_DESCRIPTION OF THE TASK_
Show every line in the records below that contains the word "origin".

(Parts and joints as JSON)
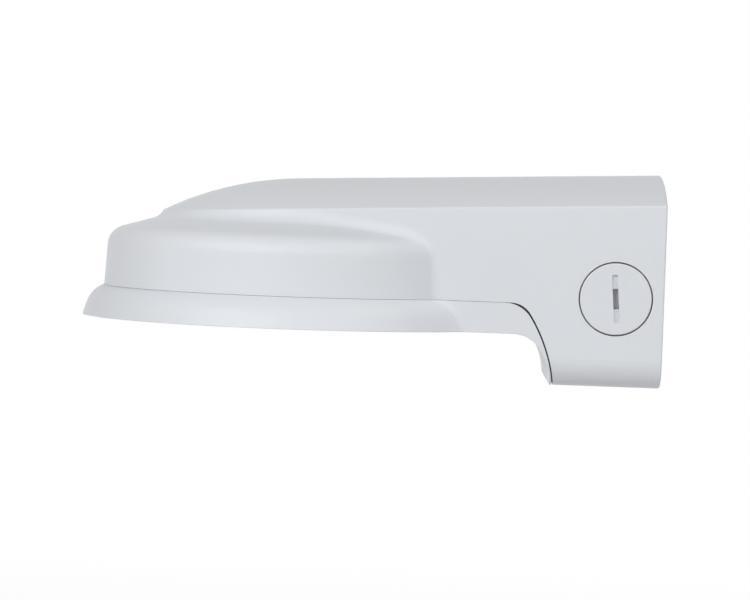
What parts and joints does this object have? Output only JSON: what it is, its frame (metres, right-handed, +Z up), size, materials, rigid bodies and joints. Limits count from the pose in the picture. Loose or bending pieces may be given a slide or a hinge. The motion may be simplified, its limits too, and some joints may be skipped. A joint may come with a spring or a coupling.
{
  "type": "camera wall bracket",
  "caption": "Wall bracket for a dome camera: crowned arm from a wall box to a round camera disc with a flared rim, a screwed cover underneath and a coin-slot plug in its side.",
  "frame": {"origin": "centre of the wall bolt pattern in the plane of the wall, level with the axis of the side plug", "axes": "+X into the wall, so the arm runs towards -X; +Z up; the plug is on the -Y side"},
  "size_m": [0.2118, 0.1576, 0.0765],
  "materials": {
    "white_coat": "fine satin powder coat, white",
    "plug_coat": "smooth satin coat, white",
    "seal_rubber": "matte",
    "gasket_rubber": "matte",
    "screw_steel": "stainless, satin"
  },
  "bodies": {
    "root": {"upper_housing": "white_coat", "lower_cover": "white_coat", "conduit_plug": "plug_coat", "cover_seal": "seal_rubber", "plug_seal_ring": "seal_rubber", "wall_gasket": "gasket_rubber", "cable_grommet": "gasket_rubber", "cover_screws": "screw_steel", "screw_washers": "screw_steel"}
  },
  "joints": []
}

...

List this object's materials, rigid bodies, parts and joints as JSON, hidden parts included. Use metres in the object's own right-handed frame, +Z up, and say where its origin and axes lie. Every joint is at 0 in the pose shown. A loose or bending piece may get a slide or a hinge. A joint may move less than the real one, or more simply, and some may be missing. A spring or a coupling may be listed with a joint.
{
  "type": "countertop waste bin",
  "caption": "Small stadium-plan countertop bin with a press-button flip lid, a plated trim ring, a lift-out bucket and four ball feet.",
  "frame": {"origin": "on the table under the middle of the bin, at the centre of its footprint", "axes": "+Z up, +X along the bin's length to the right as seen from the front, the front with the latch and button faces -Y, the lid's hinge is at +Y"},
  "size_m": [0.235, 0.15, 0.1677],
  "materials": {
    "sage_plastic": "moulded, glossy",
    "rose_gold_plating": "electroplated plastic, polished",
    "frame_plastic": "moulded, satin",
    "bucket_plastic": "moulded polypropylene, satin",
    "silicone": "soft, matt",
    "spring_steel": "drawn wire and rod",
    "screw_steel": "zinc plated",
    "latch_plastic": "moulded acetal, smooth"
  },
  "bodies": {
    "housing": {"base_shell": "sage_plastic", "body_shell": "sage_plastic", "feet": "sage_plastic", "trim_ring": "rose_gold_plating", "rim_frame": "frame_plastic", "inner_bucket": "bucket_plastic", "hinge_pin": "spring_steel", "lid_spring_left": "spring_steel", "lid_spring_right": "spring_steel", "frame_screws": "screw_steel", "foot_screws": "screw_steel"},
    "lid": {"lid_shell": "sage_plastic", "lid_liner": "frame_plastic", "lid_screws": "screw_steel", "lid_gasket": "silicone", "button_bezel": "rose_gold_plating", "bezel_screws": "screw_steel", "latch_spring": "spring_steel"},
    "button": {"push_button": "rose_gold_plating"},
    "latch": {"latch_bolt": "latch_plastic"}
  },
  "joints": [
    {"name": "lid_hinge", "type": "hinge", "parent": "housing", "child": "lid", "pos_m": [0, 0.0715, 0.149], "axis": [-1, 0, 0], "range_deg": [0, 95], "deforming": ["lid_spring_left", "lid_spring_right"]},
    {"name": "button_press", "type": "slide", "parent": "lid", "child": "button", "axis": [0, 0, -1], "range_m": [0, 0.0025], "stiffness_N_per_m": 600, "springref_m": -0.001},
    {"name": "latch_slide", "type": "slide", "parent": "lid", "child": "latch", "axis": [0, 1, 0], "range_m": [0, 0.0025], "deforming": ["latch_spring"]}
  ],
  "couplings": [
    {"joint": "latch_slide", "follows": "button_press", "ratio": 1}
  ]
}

_FINISHED ANSWER_
  "frame": {"origin": "centre of the wall bolt pattern in the plane of the wall, level with the axis of the side plug", "axes": "+X into the wall, so the arm runs towards -X; +Z up; the plug is on the -Y side"},
List this object's materials, rigid bodies, parts and joints as JSON, hidden parts included. Use metres in the object's own right-handed frame, +Z up, and say where its origin and axes lie. Every joint is at 0 in the pose shown. A loose or bending piece may get a slide or a hinge. A joint may move less than the real one, or more simply, and some may be missing. A spring or a coupling may be listed with a joint.
  "frame": {"origin": "on the table under the middle of the bin, at the centre of its footprint", "axes": "+Z up, +X along the bin's length to the right as seen from the front, the front with the latch and button faces -Y, the lid's hinge is at +Y"},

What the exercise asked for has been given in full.